┌──

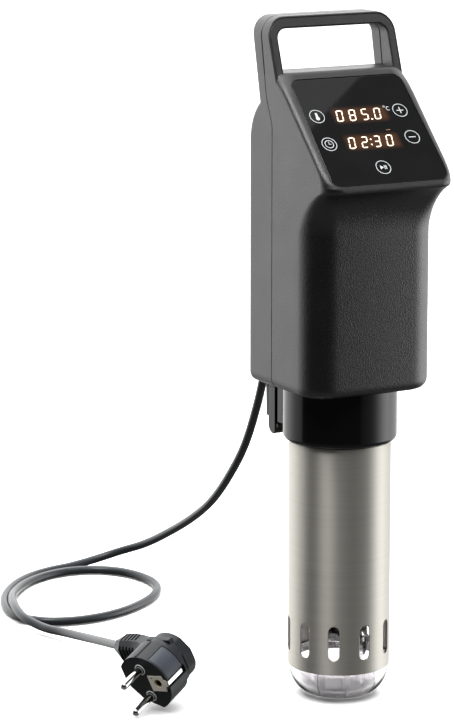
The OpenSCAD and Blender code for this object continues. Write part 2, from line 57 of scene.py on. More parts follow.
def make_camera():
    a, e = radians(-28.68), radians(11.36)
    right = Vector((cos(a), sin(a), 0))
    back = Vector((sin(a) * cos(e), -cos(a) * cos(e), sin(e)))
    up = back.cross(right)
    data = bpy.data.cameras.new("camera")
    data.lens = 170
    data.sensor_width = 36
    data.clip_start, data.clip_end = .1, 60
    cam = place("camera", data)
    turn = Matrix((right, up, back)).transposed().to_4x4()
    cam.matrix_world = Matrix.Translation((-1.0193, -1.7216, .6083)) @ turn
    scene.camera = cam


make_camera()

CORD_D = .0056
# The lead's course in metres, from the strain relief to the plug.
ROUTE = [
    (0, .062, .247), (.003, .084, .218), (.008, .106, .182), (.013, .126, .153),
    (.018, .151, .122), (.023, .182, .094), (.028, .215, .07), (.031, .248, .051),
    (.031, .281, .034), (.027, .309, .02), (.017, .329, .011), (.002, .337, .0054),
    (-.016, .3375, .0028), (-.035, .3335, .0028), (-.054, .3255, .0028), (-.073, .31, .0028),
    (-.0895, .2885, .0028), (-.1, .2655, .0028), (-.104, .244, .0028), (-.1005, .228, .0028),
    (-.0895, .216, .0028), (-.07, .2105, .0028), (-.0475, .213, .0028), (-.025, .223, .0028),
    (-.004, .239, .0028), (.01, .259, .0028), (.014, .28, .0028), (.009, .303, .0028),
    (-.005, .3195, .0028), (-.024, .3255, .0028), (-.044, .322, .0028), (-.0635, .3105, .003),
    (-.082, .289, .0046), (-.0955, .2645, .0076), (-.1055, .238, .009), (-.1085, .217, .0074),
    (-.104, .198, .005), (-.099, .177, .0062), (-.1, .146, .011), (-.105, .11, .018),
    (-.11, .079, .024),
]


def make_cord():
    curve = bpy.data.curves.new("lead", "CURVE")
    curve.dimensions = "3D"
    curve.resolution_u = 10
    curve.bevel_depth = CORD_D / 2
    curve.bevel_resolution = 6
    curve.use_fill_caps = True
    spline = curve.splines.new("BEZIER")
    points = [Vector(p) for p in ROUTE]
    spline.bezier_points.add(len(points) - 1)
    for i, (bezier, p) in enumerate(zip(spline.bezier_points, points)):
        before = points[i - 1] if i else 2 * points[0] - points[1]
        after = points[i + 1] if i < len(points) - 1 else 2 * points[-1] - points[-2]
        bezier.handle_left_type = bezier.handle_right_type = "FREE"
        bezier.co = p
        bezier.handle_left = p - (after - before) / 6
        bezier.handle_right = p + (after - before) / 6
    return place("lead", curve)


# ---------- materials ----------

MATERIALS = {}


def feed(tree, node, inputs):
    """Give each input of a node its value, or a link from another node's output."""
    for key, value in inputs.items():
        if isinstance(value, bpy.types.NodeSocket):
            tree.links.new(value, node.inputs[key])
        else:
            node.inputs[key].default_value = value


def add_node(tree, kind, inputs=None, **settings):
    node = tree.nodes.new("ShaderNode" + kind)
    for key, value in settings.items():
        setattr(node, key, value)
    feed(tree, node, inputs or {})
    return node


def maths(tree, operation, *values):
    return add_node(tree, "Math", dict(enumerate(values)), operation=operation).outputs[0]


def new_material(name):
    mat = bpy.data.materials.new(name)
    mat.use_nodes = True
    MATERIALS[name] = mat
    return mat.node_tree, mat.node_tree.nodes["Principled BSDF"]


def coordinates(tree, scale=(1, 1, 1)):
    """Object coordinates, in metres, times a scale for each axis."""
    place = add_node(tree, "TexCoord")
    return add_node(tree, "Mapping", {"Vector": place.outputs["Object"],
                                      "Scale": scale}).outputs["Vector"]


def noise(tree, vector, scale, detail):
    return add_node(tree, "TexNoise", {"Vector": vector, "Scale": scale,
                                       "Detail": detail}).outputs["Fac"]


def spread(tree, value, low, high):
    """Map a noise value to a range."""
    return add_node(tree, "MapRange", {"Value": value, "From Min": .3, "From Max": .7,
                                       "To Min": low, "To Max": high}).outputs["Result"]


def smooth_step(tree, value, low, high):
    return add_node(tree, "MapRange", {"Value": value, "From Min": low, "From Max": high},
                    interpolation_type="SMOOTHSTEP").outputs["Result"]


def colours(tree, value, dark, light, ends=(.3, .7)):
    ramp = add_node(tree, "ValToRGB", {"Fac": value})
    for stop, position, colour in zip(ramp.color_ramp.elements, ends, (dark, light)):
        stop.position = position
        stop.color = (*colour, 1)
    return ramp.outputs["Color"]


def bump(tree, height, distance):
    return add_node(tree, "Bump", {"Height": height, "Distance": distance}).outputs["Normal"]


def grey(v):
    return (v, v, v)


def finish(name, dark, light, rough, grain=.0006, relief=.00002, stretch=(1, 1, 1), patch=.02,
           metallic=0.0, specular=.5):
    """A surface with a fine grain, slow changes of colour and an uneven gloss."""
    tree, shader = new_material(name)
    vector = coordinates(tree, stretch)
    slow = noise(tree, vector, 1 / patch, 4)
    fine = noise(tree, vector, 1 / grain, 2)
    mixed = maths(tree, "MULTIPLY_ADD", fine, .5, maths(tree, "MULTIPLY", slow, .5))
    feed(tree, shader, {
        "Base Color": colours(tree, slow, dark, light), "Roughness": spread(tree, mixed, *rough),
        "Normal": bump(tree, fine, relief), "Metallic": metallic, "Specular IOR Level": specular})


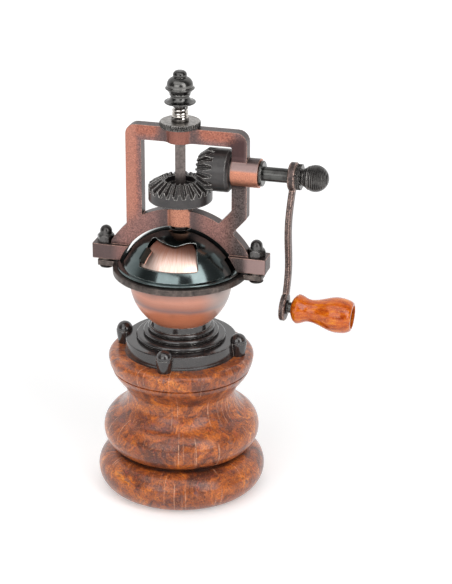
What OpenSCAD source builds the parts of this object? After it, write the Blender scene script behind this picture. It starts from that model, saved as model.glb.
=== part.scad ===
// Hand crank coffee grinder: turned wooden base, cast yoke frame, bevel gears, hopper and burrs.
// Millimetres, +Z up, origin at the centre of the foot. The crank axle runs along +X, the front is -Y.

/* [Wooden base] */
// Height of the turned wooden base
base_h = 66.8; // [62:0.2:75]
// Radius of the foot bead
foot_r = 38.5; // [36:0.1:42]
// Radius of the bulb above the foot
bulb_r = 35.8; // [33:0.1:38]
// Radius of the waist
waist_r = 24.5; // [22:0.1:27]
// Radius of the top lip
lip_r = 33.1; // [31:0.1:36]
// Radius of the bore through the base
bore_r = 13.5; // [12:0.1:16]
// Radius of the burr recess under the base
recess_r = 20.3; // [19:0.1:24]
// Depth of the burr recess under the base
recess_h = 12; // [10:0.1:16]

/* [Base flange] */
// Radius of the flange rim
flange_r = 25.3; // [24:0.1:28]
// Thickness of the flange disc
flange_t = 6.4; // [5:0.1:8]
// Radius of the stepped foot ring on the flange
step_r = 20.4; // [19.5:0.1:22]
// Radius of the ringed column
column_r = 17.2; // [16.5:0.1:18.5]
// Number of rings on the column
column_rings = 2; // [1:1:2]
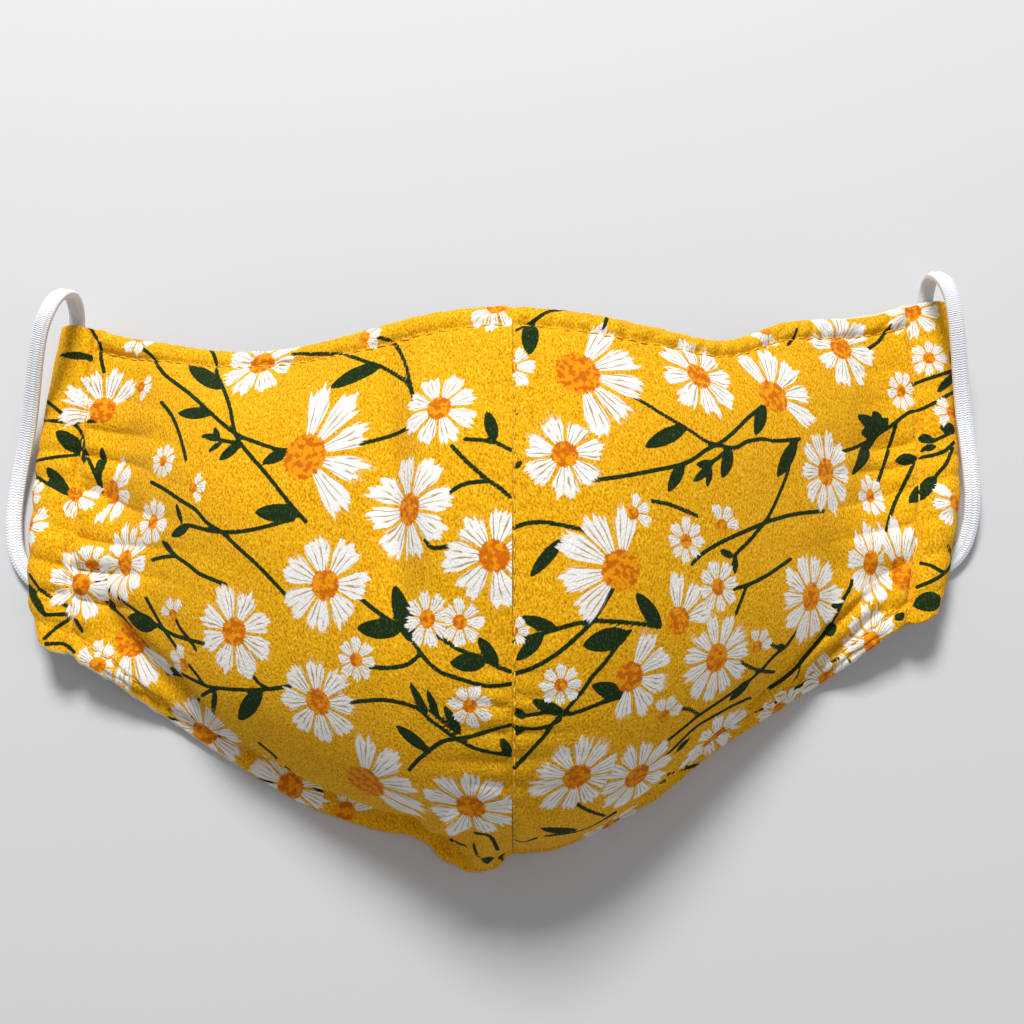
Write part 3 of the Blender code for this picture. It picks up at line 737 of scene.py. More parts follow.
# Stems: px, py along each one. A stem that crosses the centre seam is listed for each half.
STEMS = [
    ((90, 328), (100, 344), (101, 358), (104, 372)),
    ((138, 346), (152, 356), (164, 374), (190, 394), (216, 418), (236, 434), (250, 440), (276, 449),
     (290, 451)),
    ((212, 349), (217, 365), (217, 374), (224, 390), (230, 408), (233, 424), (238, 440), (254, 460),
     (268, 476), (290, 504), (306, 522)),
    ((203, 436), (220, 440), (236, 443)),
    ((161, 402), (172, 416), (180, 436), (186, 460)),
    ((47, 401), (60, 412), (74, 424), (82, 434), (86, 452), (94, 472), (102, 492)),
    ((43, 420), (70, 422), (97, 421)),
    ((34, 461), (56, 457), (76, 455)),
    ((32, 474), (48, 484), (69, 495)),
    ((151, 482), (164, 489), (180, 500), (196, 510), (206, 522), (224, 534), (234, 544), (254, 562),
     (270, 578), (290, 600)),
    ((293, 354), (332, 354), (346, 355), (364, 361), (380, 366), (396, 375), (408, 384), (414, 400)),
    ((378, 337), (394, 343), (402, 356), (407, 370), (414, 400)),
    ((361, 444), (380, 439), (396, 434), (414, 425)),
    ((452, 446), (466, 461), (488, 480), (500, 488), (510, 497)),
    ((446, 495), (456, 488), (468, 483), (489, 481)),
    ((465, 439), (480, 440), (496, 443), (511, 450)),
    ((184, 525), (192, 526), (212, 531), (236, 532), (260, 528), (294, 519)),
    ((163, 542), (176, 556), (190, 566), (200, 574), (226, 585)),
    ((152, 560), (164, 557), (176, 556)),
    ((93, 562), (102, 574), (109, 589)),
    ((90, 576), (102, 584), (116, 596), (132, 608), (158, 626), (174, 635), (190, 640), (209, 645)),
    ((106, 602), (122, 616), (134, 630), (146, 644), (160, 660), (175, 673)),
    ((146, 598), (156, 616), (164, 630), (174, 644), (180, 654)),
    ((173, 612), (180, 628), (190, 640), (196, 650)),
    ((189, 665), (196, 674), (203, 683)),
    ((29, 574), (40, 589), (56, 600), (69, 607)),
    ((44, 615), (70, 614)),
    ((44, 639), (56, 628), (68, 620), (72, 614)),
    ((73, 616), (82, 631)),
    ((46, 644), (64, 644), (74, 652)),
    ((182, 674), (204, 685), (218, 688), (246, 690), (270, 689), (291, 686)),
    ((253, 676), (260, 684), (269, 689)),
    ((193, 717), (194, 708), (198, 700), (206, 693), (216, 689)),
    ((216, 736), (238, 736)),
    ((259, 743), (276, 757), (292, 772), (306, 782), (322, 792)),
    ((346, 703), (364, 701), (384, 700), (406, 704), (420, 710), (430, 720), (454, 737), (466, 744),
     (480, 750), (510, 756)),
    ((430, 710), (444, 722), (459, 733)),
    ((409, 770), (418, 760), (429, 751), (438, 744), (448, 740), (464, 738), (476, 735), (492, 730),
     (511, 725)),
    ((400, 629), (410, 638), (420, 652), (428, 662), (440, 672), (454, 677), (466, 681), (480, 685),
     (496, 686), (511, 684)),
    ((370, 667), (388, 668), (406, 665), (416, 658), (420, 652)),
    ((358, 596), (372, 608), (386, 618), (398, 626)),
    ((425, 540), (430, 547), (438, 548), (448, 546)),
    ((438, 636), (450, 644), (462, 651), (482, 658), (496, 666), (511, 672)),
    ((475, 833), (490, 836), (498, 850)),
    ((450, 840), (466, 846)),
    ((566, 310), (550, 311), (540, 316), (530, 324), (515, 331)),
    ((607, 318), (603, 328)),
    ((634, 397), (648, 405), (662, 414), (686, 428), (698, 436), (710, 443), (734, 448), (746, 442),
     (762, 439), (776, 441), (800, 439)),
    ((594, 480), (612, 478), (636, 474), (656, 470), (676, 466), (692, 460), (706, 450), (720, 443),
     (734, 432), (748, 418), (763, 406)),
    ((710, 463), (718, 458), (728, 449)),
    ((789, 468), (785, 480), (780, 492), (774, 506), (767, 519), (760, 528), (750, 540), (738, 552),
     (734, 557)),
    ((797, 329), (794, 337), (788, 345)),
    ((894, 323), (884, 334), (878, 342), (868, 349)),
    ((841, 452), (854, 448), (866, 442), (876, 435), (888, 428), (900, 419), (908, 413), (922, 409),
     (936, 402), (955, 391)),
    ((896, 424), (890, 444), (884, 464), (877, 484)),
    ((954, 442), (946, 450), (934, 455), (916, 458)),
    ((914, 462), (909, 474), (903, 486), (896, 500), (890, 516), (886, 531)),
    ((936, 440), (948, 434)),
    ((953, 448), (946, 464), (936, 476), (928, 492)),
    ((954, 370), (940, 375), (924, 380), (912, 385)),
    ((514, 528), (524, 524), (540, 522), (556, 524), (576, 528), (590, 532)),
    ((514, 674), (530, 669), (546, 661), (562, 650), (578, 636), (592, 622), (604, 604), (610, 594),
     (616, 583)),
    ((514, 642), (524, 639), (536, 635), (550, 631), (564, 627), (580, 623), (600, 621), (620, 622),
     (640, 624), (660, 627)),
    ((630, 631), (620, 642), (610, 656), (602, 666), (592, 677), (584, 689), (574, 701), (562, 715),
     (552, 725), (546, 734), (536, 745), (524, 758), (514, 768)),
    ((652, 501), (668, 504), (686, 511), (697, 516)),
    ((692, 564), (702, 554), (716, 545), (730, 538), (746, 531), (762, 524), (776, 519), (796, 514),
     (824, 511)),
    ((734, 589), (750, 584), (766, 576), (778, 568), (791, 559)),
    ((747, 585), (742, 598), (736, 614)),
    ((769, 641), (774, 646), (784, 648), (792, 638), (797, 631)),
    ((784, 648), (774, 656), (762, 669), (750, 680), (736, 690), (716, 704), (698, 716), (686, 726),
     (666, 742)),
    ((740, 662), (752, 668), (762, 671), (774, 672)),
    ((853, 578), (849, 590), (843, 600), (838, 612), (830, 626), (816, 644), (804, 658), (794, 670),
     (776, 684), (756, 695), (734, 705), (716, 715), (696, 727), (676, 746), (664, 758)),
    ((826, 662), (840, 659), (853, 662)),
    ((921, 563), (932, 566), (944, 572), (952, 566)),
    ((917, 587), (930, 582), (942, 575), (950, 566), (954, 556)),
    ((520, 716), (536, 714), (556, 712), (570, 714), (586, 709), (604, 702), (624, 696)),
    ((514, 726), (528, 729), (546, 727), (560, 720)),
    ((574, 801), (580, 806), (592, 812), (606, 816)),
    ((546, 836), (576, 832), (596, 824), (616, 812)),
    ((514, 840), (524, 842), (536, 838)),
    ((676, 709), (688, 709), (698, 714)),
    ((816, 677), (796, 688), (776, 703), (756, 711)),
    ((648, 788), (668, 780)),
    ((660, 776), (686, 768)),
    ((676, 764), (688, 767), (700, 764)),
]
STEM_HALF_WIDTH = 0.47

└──

▶ **Stated task**: Write out again only the lines from the line containing "What OpenSCAD source" through the line containing "column_rings = 2; // [1:1:2]", both included, exactly as they are.

▶ **Written answer**:
What OpenSCAD source builds the parts of this object? After it, write the Blender scene script behind this picture. It starts from that model, saved as model.glb.
=== part.scad ===
// Hand crank coffee grinder: turned wooden base, cast yoke frame, bevel gears, hopper and burrs.
// Millimetres, +Z up, origin at the centre of the foot. The crank axle runs along +X, the front is -Y.

/* [Wooden base] */
// Height of the turned wooden base
base_h = 66.8; // [62:0.2:75]
// Radius of the foot bead
foot_r = 38.5; // [36:0.1:42]
// Radius of the bulb above the foot
bulb_r = 35.8; // [33:0.1:38]
// Radius of the waist
waist_r = 24.5; // [22:0.1:27]
// Radius of the top lip
lip_r = 33.1; // [31:0.1:36]
// Radius of the bore through the base
bore_r = 13.5; // [12:0.1:16]
// Radius of the burr recess under the base
recess_r = 20.3; // [19:0.1:24]
// Depth of the burr recess under the base
recess_h = 12; // [10:0.1:16]

/* [Base flange] */
// Radius of the flange rim
flange_r = 25.3; // [24:0.1:28]
// Thickness of the flange disc
flange_t = 6.4; // [5:0.1:8]
// Radius of the stepped foot ring on the flange
step_r = 20.4; // [19.5:0.1:22]
// Radius of the ringed column
column_r = 17.2; // [16.5:0.1:18.5]
// Number of rings on the column
column_rings = 2; // [1:1:2]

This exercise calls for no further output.